§ WORK TO BE COMPLETED:
Copy all lines of the listing that include the string "joints".

§ SUPPLIED MATERIAL:
▶

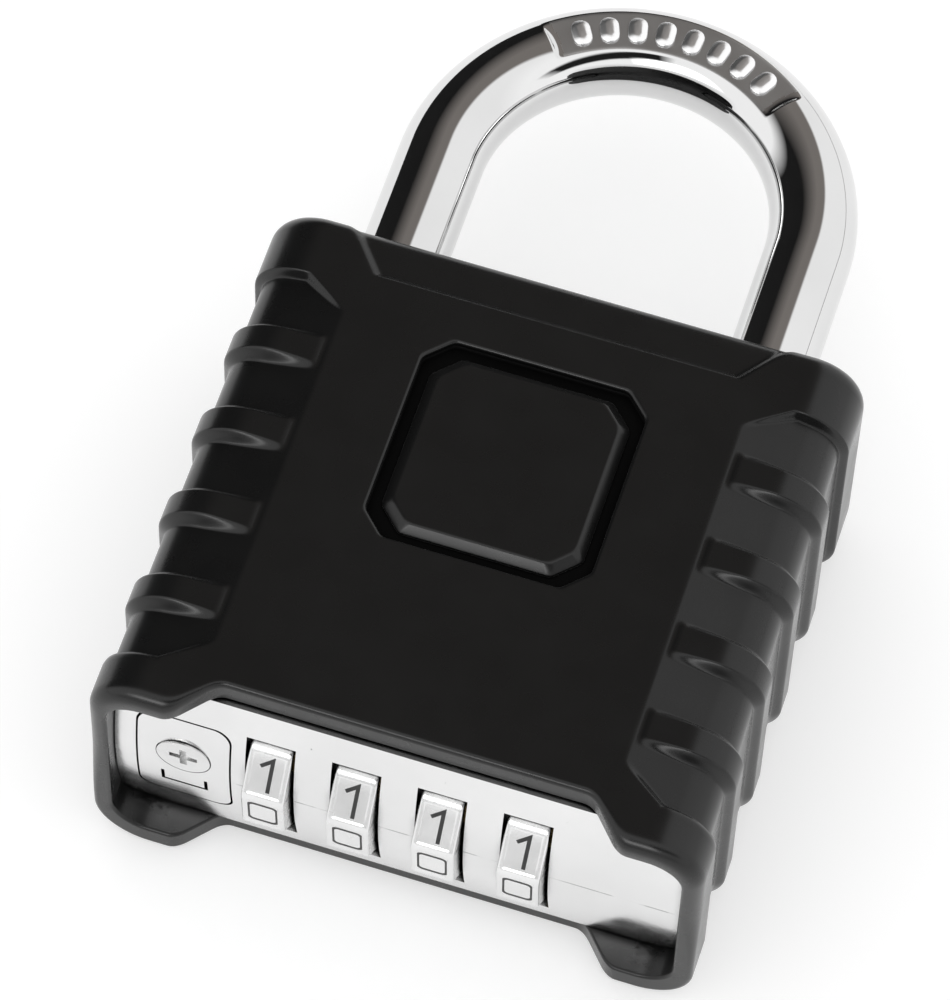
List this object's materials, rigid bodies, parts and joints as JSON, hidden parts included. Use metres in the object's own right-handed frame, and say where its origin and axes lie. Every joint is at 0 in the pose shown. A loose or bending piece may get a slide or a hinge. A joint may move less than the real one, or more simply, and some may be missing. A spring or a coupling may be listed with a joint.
{
  "type": "combination padlock",
  "caption": "Resettable combination padlock: a ribbed black cover over a metal body, number dials and a reset cover in the lower face, and a round chromed shackle.",
  "frame": {"origin": "middle of the flat back face of the cover, on which the lock lies", "axes": "+X to the right seen from the front, +Y towards the shackle, +Z out of the front face"},
  "size_m": [0.0608, 0.0992, 0.0302],
  "materials": {
    "black_cover": "satin black moulded plastic with soft highlights",
    "badge": "satin black moulded plastic",
    "zinc_casting": "bright nickel-plated die casting",
    "zinc_trim": "satin nickel plate",
    "chrome_steel": "polished chrome plate on hardened steel",
    "screw_steel": "zinc-plated steel",
    "spring_steel": "bright spring wire",
    "latch_steel": "stamped steel",
    "dial_metal": "satin nickel-plated wheel with dark digits",
    "brass_sleeve": "machined brass"
  },
  "bodies": {
    "lock_body": {"outer_cover": "black_cover", "front_badge": "badge", "front_casting": "zinc_casting", "rear_casting": "zinc_casting", "casting_screws": "screw_steel", "retaining_pin": "spring_steel", "heel_spring": "spring_steel", "latch_spring": "spring_steel", "shaft_spring": "spring_steel", "detent_spring": "spring_steel", "detent_rivets": "screw_steel"},
    "shackle": {"shackle": "chrome_steel"},
    "latch": {"latch_slide": "latch_steel"},
    "dial_shaft": {"dial_shaft": "latch_steel"},
    "reset_cam": {"reset_cam": "latch_steel"},
    "reset_cover": {"reset_cover_plate": "zinc_trim"},
    "reset_screw": {"reset_cover_screw": "screw_steel"},
    "dial_1": {"dial_wheel_1": "dial_metal", "code_sleeve_1": "brass_sleeve"},
    "dial_2": {"dial_wheel_2": "dial_metal", "code_sleeve_2": "brass_sleeve"},
    "dial_3": {"dial_wheel_3": "dial_metal", "code_sleeve_3": "brass_sleeve"},
    "dial_4": {"dial_wheel_4": "dial_metal", "code_sleeve_4": "brass_sleeve"}
  },
  "joints": [
    {"name": "shackle_lift", "type": "slide", "parent": "lock_body", "child": "shackle", "axis": [0, 1, 0], "range_m": [0, 0.0145], "deforming": ["heel_spring"]},
    {"name": "latch_travel", "type": "slide", "parent": "lock_body", "child": "latch", "axis": [1, 0, 0], "range_m": [0, 0.0022], "deforming": ["latch_spring"]},
    {"name": "reset_cam_turn", "type": "hinge", "parent": "lock_body", "child": "reset_cam", "pos_m": [-0.0214, -0.01995, 0.0151], "axis": [0, 1, 0], "range_deg": [0, 90]},
    {"name": "shaft_shift", "type": "slide", "parent": "lock_body", "child": "dial_shaft", "axis": [1, 0, 0], "range_m": [0, 0.001], "deforming": ["shaft_spring"]},
    {"name": "reset_cover_removal", "type": "slide", "parent": "lock_body", "child": "reset_cover", "axis": [0, -1, 0], "range_m": [0, 0.012]},
    {"name": "reset_screw_turn", "type": "hinge", "parent": "reset_cover", "child": "reset_screw", "pos_m": [-0.0214, -0.02535, 0.01745], "axis": [0, 1, 0], "continuous": true},
    {"name": "dial_1_turn", "type": "hinge", "parent": "lock_body", "child": "dial_1", "pos_m": [-0.01275, -0.01995, 0.0151], "axis": [1, 0, 0], "continuous": true},
    {"name": "dial_2_turn", "type": "hinge", "parent": "lock_body", "child": "dial_2", "pos_m": [-0.00425, -0.01995, 0.0151], "axis": [1, 0, 0], "continuous": true},
    {"name": "dial_3_turn", "type": "hinge", "parent": "lock_body", "child": "dial_3", "pos_m": [0.00425, -0.01995, 0.0151], "axis": [1, 0, 0], "continuous": true},
    {"name": "dial_4_turn", "type": "hinge", "parent": "lock_body", "child": "dial_4", "pos_m": [0.01275, -0.01995, 0.0151], "axis": [1, 0, 0], "continuous": true}
  ],
  "couplings": [
    {"joint": "latch_travel", "follows": "shackle_lift", "ratio": 0.15172},
    {"joint": "reset_cam_turn", "follows": "shaft_shift", "rad_per_m": 1570.8}
  ]
}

◀

§ EXERCISE SOLUTION:
List this object's materials, rigid bodies, parts and joints as JSON, hidden parts included. Use metres in the object's own right-handed frame, and say where its origin and axes lie. Every joint is at 0 in the pose shown. A loose or bending piece may get a slide or a hinge. A joint may move less than the real one, or more simply, and some may be missing. A spring or a coupling may be listed with a joint.
  "joints": [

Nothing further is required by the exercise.